Are we prepared for the impending Dengue, Chikungunya, Malaria outbreak ?

Monsoons, mosquitoes and the diseases come every year. And the same old story is repeated every year. Will 2019 be any different?
Monsoons, mosquitoes and the diseases come every year. And the same old story is repeated every year. Will 2019 be any different?

The inept handling of Encephalitis in Bihar is there for everyone to see. It is sad and appalling to see the apathy in our health care system.

The monsoons are around the corner.

Malaria, which was supposed to have almost disappeared from Delhi is back with a vengeance. Chikungunya is an emerging, mosquito-borne disease caused by an alphavirus, Chikungunya virus. The disease is transmitted predominantly by Aedes aegypti and Ae. albopictus mosquitoes, the same species involved in the transmission of dengue.

Over the years, we have learned that Chikungunya results in high fever accompanied with severe debilitating pain, especially in joints.  Rashes can also be seen in severe cases. Weakness, dizziness, continuous vomiting leading to dehydration, very poor oral intake and bleeding are dangerous signs. We have been told that we must not let water collect anywhere and many people have been fined because of their errant ways in managing water.

When confronted with an epidemic, politicians blame bureaucrats who will blame the Municipal Corporation of Delhi who in turn will blame the politicians. Ministers will justify and find reasons on how this happens every year and happened under other Governments. TV anchors will scream at the top of their voices about accountability and newspapers will give these stories headlines, gradually relegating them to inside pages.

However, the poor patients will be left running from one hospital to another, crying for their loved ones.

The wonderful cycle of life will continue. Monsoons will retreat, water logging will dry up, hospitals will see lesser patients, the subject of ill patients will disappear from the news channels and hopefully, mosquito borne diseases will disappear for one more year. Everyone will heave a collective sigh of relief and as always happens in our country after every epidemic or emergency, the problem of this year would have been “managed” and given the short public memory, this year’s challenges would soon be forgotten.

Knee jerk reactions to a health scare seems to be the norm rather than the exception with us.

The monsoons, the mosquitoes and the diseases come every year. We know that this problem recurs every year and will continue to recur in the years ahead till we are able to eradicate the disease. So why is it that we are not able to plan earlier and reduce the severity of the impact of these mosquito borne diseases? Why don’t our governments have a task force that will focus on planning for the coming year?
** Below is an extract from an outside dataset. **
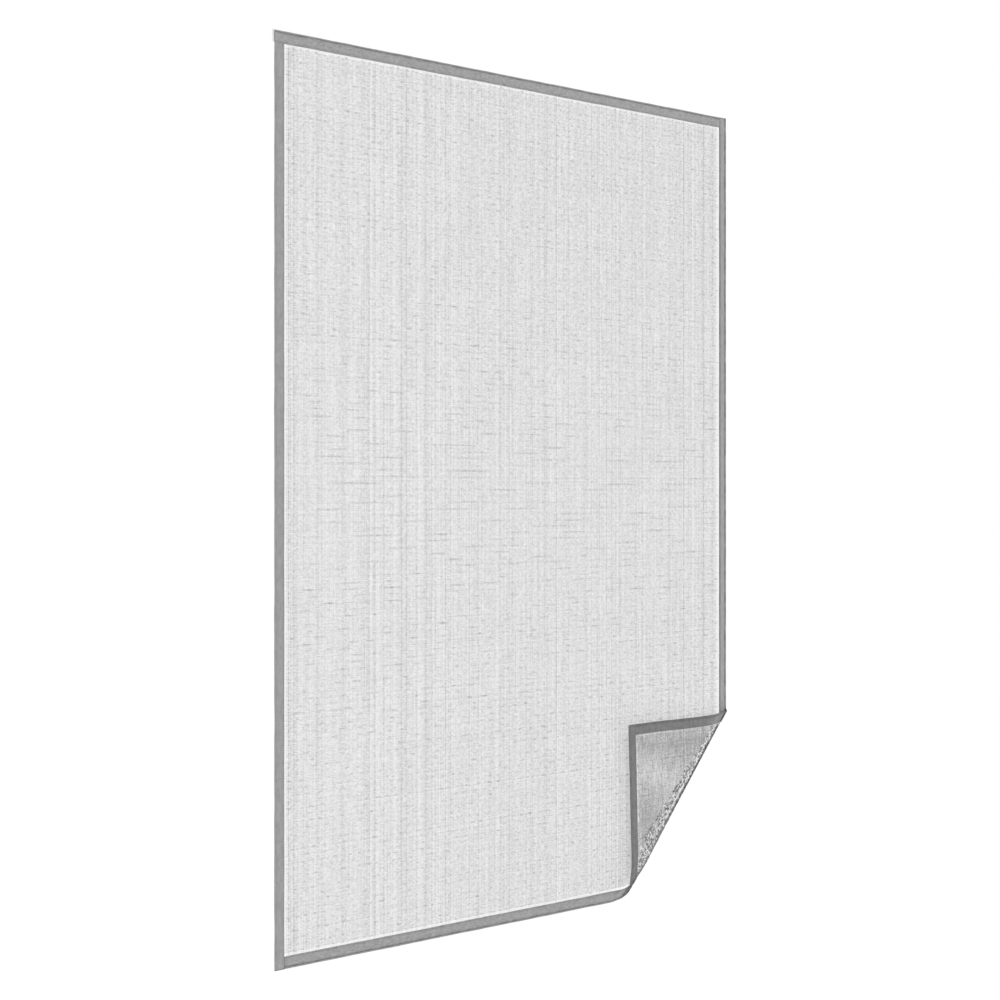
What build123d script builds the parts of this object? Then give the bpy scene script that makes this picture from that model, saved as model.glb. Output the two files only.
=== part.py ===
from build123d import *
import os
from math import atan2, cos, degrees, radians, sin

# Window insect screen: a woven net with tape sewn round its edge, and its lower right corner turned up
# towards the viewer. +X is to the right, +Z is up, and the front faces -Y. The origin is on the rear
# face of the top tape, in the middle of its width and length. Sizes are in millimetres and degrees.

# Outline of the sheet
width = 1200.0
height = 1500.0
tape_width = 20.0
top_tape_overhang = 3.0

# Thickness of each layer, from the window frame towards the viewer
rear_tape_thickness = 1.2
net_thickness = 0.4
front_tape_thickness = 0.8
thread_thickness = 0.3

# Seams
thread_width = 0.6
seam_inset = 2.5

# The turned corner: where its crease starts on the side and on the bottom edge, how tightly the sheet
# rolls at those two ends, and how far it turns over
fold_up_side = 340.0
fold_along_bottom = 354.0
side_roll_radius = 3.0
bottom_roll_radius = 12.3
turn_angle = 178.0
roll_steps = 12

# Weave: raised threads both ways, and small gaps left open between them
upright_pitch = 38.5
level_pitch = 40.5
ridge_width = 4.0
ridge_height = 0.6
ridge_stop = 4.0
gap_size = 12.0
gap_columns = 10
gap_rows = 12

# Edges of the sheet, seen from the front
right = width / 2
left = -right
top = tape_width / 2
bottom = top - height

# Depth of each layer's rear face, measured towards the viewer
net_depth = rear_tape_thickness
front_tape_depth = net_depth + net_thickness
thread_depth = front_tape_depth + front_tape_thickness
net_middle = net_depth + net_thickness / 2

# The roll is part of a cone whose tip lies on the line of the crease. In the sheet's own plane the
# crease is a ray from that tip, and each later ray turns a little further round the cone.
side_end = Vector(right, bottom + fold_up_side)
bottom_end = Vector(right - fold_along_bottom, bottom)
crease = (bottom_end - side_end).normalized()
cone_angle = degrees(atan2(bottom_roll_radius - side_roll_radius, (bottom_end - side_end).length))
tip = side_end - crease * (side_roll_radius / sin(radians(cone_angle)))
sheet_turn = turn_angle * sin(radians(cone_angle))
reach = width + height


def in_space(point, depth):
    """A point of the flat sheet, at a depth in front of the window frame."""
    return Vector(point.X, -depth, point.Y)


cone_tip = in_space(tip, net_middle)
crease_line = in_space(crease, 0)
to_front = Vector(0, -1, 0)
cone_axis = Axis((0, 0, 0), crease_line * cos(radians(cone_angle)) + to_front * sin(radians(cone_angle)))


def ray(angle):
    """Direction, in the flat sheet, of the ray from the cone's tip that lies this far past the crease."""
    return crease.rotate(Axis.Z, angle)


def past_ray(point, angle):
    """How far a point of the flat sheet lies past a ray, towards the corner."""
    return (point - tip).dot(ray(angle).rotate(Axis.Z, 90))


def turned_side(angle, margin):
    """Middle and slope of a large rectangle that covers the sheet from a ray to past the corner."""
    line = ray(angle)
    middle = tip + line.rotate(Axis.Z, 90) * (margin + reach / 2)
    return Location((middle.X, middle.Y, 0), (0, 0, degrees(atan2(line.Y, line.X))))


def span_on_ray(box, angle):
    """Distances from the cone's tip at which a ray enters and leaves a rectangle of the sheet."""
    box_left, box_right, box_bottom, box_top = box
    line = ray(angle)
    near = max((box_right - tip.X) / line.X, (box_top - tip.Y) / line.Y)
    far = min((box_left - tip.X) / line.X, (box_bottom - tip.Y) / line.Y)
    return near, far


def flat_plane(depth):
    """The unfolded part of the sheet, at a depth in front of the window frame."""
    return Plane(origin=(0, -depth, 0), x_dir=(1, 0, 0), z_dir=(0, -1, 0))


def turned(direction):
    """Where a direction of the flat sheet points once the corner is turned over."""
    return direction.rotate(Axis((0, 0, 0), to_front), -sheet_turn).rotate(cone_axis, turn_angle)


def flap_plane(depth):
    """The same plane as flat_plane, carried over with the turned corner."""
    origin = cone_tip + turned(Vector(0, -depth, 0) - cone_tip)
    return Plane(origin=origin, x_dir=turned(Vector(1, 0, 0)), z_dir=turned(to_front))


# The two flat parts of the sheet: the plane each lies in, the ray that bounds it, and how a rectangle
# over the turned side of that ray trims it
flat_part = (flat_plane, 0, Mode.SUBTRACT)
flap_part = (flap_plane, sheet_turn, Mode.INTERSECT)


def sheet_piece(box, depth, thickness, gaps=()):
    """One layer of the sheet over a rectangle, folded with the corner where the rectangle reaches it."""
    box_left, box_right, box_bottom, box_top = box
    middle = ((box_left + box_right) / 2, (box_bottom + box_top) / 2)
    size = (box_right - box_left, box_top - box_bottom)
    folded = past_ray(Vector(box_right, box_bottom), 0) > 0
    with BuildPart() as piece:
        for plane_at, angle, trim in (flat_part, flap_part) if folded else (flat_part,):
            with BuildSketch(plane_at(depth)):
                with Locations(middle):
                    Rectangle(*size)
                if gaps:
                    with Locations(*gaps):
                        Rectangle(gap_size, gap_size, mode=Mode.SUBTRACT)
                if folded:
                    with Locations(turned_side(angle, 0)):
                        Rectangle(2 * reach, reach, mode=trim)
            extrude(amount=thickness)
        if folded:
            for step in range(roll_steps + 1):
                share = step / roll_steps
                near, far = span_on_ray(box, sheet_turn * share)
                line = crease_line.rotate(cone_axis, turn_angle * share)
                outward = to_front.rotate(cone_axis, turn_angle * share)
                offset = depth + thickness / 2 - net_middle
                centre = cone_tip + line * ((near + far) / 2) + outward * offset
                with BuildSketch(Plane(origin=centre, x_dir=line, z_dir=line.cross(outward))):
                    Rectangle(far - near, thickness)
            loft(ruled=True)
    return piece.part


def ridges(places, length, breadth, depth):
    """Raised threads of the weave, all one way, on one face of the net. They stop short of the roll."""
    with BuildPart() as piece:
        for plane_at, angle, trim in (flat_part, flap_part):
            stop = -ridge_stop if trim == Mode.SUBTRACT else ridge_stop
            with BuildSketch(plane_at(depth)):
                with Locations(*places):
                    Rectangle(breadth, length)
                with Locations(turned_side(angle, stop)):
                    Rectangle(2 * reach, reach, mode=trim)
            extrude(amount=ridge_height)
    return piece.part


# Rectangle of the sheet that each tape covers. Each tape starts at one corner and ends against the next.
top_tape_box = (left - top_tape_overhang, right - tape_width, top - tape_width, top)
right_tape_box = (right - tape_width, right, bottom + tape_width, top)
bottom_tape_box = (left + tape_width, right, bottom, bottom + tape_width)
left_tape_box = (left, left + tape_width, bottom, top - tape_width)
tape_boxes = {"top": top_tape_box, "right": right_tape_box, "bottom": bottom_tape_box, "left": left_tape_box}


def seam_box(box, side, inset):
    """Rectangle of one row of thread on a tape, a distance inside the tape's edge on the given side."""
    box_left, box_right, box_bottom, box_top = box
    half = thread_width / 2
    if side == "top":
        return (box_left, box_right, box_top - inset - half, box_top - inset + half)
    if side == "bottom":
        return (box_left, box_right, box_bottom + inset - half, box_bottom + inset + half)
    if side == "right":
        return (box_right - inset - half, box_right - inset + half, box_bottom, box_top)
    return (box_left + inset - half, box_left + inset + half, box_bottom, box_top)


opposite = {"top": "bottom", "bottom": "top", "left": "right", "right": "left"}
pieces = {}
for side, box in tape_boxes.items():
    pieces[f"{side}_rear_tape"] = sheet_piece(box, 0, rear_tape_thickness)
    pieces[f"{side}_front_tape"] = sheet_piece(box, front_tape_depth, front_tape_thickness)
    outer_box = seam_box(box, side, seam_inset)
    inner_box = seam_box(box, opposite[side], seam_inset)
    pieces[f"{side}_outer_seam"] = sheet_piece(outer_box, thread_depth, thread_thickness)
    pieces[f"{side}_inner_seam"] = sheet_piece(inner_box, thread_depth, thread_thickness)

# The weave fills the open net between the tapes
open_width = width - 2 * tape_width
open_height = height - 2 * tape_width
open_left = left + tape_width
open_bottom = bottom + tape_width
cells_across = round(open_width / upright_pitch)
cells_up = round(open_height / level_pitch)
cell_width = open_width / cells_across
cell_height = open_height / cells_up
open_middle = open_left + open_width / 2
open_mid_height = open_bottom + open_height / 2
upright_places = [(open_left + i * cell_width, open_mid_height) for i in range(1, cells_across)]
level_places = [(open_middle, open_bottom + i * cell_height) for i in range(1, cells_up)]


def gap_places():
    """Middles of evenly spread cells of the weave, all clear of the roll."""
    for column in range(gap_columns):
        for row in range(gap_rows):
            across = int((column + 0.5) * cells_across / gap_columns) + 0.5
            up = int((row + 0.5) * cells_up / gap_rows) + 0.5
            spot = Vector(open_left + across * cell_width, open_bottom + up * cell_height)
            clear = gap_size + ridge_stop
            if past_ray(spot, 0) < -clear or past_ray(spot, sheet_turn) > clear:
                yield (spot.X, spot.Y)


plain_net = sheet_piece((left, right, bottom, top), net_depth, net_thickness, tuple(gap_places()))
upright_ridges = ridges(upright_places, open_height, ridge_width, front_tape_depth)
level_ridges = ridges(level_places, ridge_width, open_width, net_depth - ridge_height)
with BuildPart() as insect_net:
    add(plain_net)
    add(upright_ridges)
    add(level_ridges)
pieces["insect_net"] = insect_net.part

os.makedirs("parts", exist_ok=True)
for name, piece in pieces.items():
    piece.label = name
    export_step(piece, f"parts/{name}.step")
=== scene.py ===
import math
import bpy
import numpy as np
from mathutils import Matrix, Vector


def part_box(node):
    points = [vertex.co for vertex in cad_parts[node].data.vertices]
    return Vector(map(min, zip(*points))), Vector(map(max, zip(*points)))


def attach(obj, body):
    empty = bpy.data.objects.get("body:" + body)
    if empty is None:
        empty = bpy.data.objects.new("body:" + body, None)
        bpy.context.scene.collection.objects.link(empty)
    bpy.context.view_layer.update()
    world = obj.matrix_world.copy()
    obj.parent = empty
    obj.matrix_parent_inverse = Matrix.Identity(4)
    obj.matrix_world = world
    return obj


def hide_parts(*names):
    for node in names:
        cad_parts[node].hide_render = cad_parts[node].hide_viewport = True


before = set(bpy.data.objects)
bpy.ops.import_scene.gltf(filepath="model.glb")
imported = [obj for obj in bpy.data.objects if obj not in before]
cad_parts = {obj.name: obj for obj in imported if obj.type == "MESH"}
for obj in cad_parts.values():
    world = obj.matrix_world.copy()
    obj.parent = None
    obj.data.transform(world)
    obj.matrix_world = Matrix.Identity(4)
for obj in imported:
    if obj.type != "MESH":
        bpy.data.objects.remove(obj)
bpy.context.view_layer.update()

# Everything is in metres. The sheet is described flat first, by x to the right, z upwards and depth
# towards the viewer from the rear face of the tapes. The function place folds its corner over.
MM = 0.001

# Layers of the sheet and the width of its tape, as in the frame
rear_low, rear_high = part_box("top_rear_tape")
front_low, front_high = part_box("top_front_tape")
TAPE = rear_high[2] - rear_low[2]
REAR_TAPE = rear_high[1] - rear_low[1]
FRONT_FACE = -front_low[1]
NET_THICKNESS = -front_high[1] - REAR_TAPE
NET_MIDDLE = REAR_TAPE + NET_THICKNESS / 2
FRONT_DEPTH = REAR_TAPE + NET_THICKNESS
FRONT_TAPE = FRONT_FACE - FRONT_DEPTH

# Outline of the sheet, and how far left its top tape reaches
LEFT, _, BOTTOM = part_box("left_rear_tape")[0]
RIGHT = -LEFT
TOP = TAPE / 2
TOP_TAPE_LEFT = front_low[0]

# Rectangle of the sheet that each tape covers: left, right, bottom, top
BOXES = {
    "top": (LEFT, RIGHT - TAPE, TOP - TAPE, TOP),
    "right": (RIGHT - TAPE, RIGHT, BOTTOM + TAPE, TOP),
    "bottom": (LEFT + TAPE, RIGHT, BOTTOM, BOTTOM + TAPE),
    "left": (LEFT, LEFT + TAPE, BOTTOM, TOP - TAPE),
}

# The turned corner: where its crease starts on the side and on the bottom edge, how tightly the sheet
# rolls at those two ends, how far it turns over, and the turn at which the roll is seen edge on
FOLD_UP_SIDE = 0.340
FOLD_ALONG_BOTTOM = 0.354
SIDE_ROLL = 0.0030
BOTTOM_ROLL = 0.0123
TURN = math.radians(178)
EDGE_TURN = math.radians(128.5)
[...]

It would be fairly simple for the government to take the following steps before the monsoons (though this may already be too late for this year):

  • Identify and map the areas – Hopefully, after last years’ experience, the authorities would have mapped all the areas in our cities which they have identified as prone to collection of water. With proper planning, we can ensure that steps are taken to rectify all such areas well before the onset of the monsoons.
  • Epidemiological evidence – Based on the records for the current year our health researchers would be aware of the strain of the virus and medication needed to handle this.
  • Quick reporting of the outbreak is essential – this would mean setting up situation rooms / monitoring and evaluation centres in areas where we have seen the problem. These need to be manned and monitored with clear accountability and responsibility documents and communicated.
  • Laboratories — These become a huge bottleneck every year. We should ensure that laboratories are identified and communication sent to the citizens. And of course, we need the tariffs for tests agreed and announced in advance.
  • Feedback from laboratories need to be collected on an hourly basis and analysed for course correction. Delays can prove to be fatal for some patients. The teams that should collect feedback should be ready now rather than hurriedly put together before the mosquitoes strike.
  • Funding for the epidemic needs to be set aside for all the actions that need to be taken now. Scrambling for budgets and ad hoc approvals is time consuming and unacceptable when the time lost can save lives of human beings.
  • Hospitals, clinics, nursing homes and doctors should be identified and numbers and prices need to be widely advertised well before the outbreak.
  • Education of the citizens is an ongoing matter and should become a part of the curriculum of schools. Education should be in the areas of what to watch out for and where to report the disease. In addition, people need to be educated on making homes mosquito free; spraying all rooms with safe aerosols; using mosquito nets; covering water containers; drying water tanks, pets’ bowls and potted plant plates; not letting water stagnate and other such preventive steps.

Once a clearly documented plan is agreed and in place, getting it activated will be quick.

If Sri Lanka, one of the worst victims of malaria, can become malaria free, as certified by the World Health Organisation in September 2016, is it too difficult to hope that India too can reach levels of cleanliness where malaria and other mosquito borne diseases will no longer plague our citizens?

Finally, no mass health programme can work unless there is clear accountability established. No politician, bureaucrat or health worker can be permitted to throw up their hands and shrug their shoulders.

Health is a state subject, but citizenship of India is not.

Collaboration between the centre and the state is essential if epidemics need to be handled.

The blame game needs to stop immediately.